Wednesday, May 10, 2017

Love, Alice by Barbara Davis

In the 1960s, a young English woman is sent away in shame. In the now, a young widow wonders where things went so wrong. The two stories meet and intermingle under the guard of a sad South Carolina cemetery angel.

The most famous marker in the cemetery sits not far from Dovie's fiance's headstone, where she visits every day to eat her lunch and wonder why he committed suicide. But one day her attention is drawn over to the Tate angel when an elderly woman leaves a letter (and her glasses) there.

Dovie's beating herself up about something she had no control over, and she's falling apart at the seams. Suddenly, it's much more interesting to get involved in somebody else's drama, even though she can clearly see this meddling is going to be bad for her career and future.

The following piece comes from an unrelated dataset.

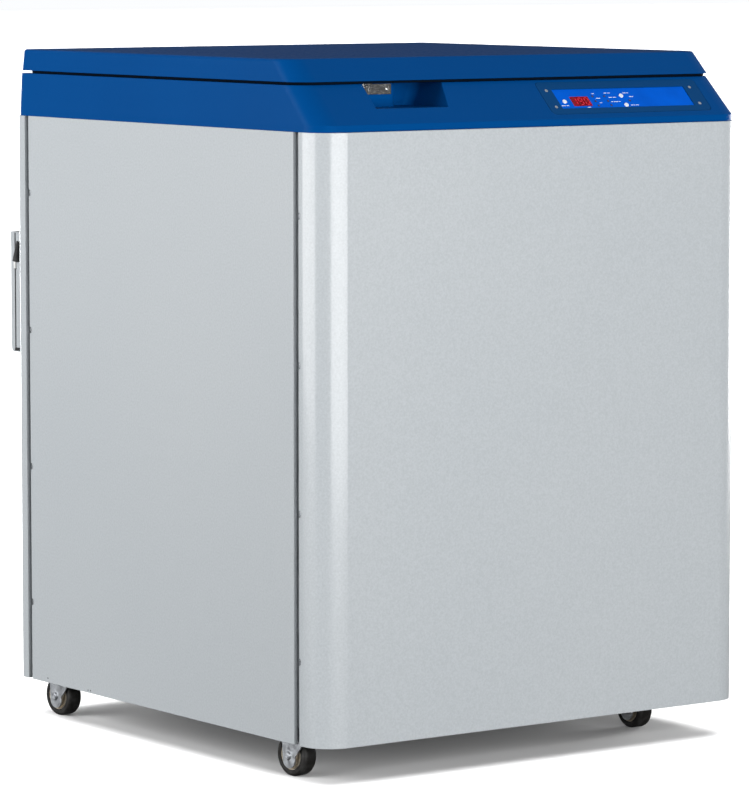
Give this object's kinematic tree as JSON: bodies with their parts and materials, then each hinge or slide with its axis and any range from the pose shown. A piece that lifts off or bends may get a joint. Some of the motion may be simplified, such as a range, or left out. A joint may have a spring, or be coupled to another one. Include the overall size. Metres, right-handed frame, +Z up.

I'm not sure why I picked this book up, and I'm even less sure why I kept reading - it's way too saccharine for my taste, but I persisted. It's not a bad book - if you like romance novels and fated love stories you'll enjoy it. There are twists and minor surprises along the way. It resolves well. (Blech.)

Monday, May 1, 2017

Truly Madly Guilty by Liane Moriarty

Something happened in the backyard, with six adults and three children in attendance, and everybody has the feels about it.

But you'll have to wait more than 200 pages to find out what happened, because the author keeps you in suspense through half the book as chapters flip back and forth between "we still haven't recovered from the barbecue" and "the day of the barbecue."

If I hadn't been reading this for book discussion, I probably would have quit at about page 25: too glossy and suburban for my taste. But I can't actually say I disliked the book overall - I'm gonna give it more of a meh, with bonus points for the quality of discussion that can (and did) spin out of it. Friendship, marriage, responsibility, guilt, sex, mental health - it's all in there.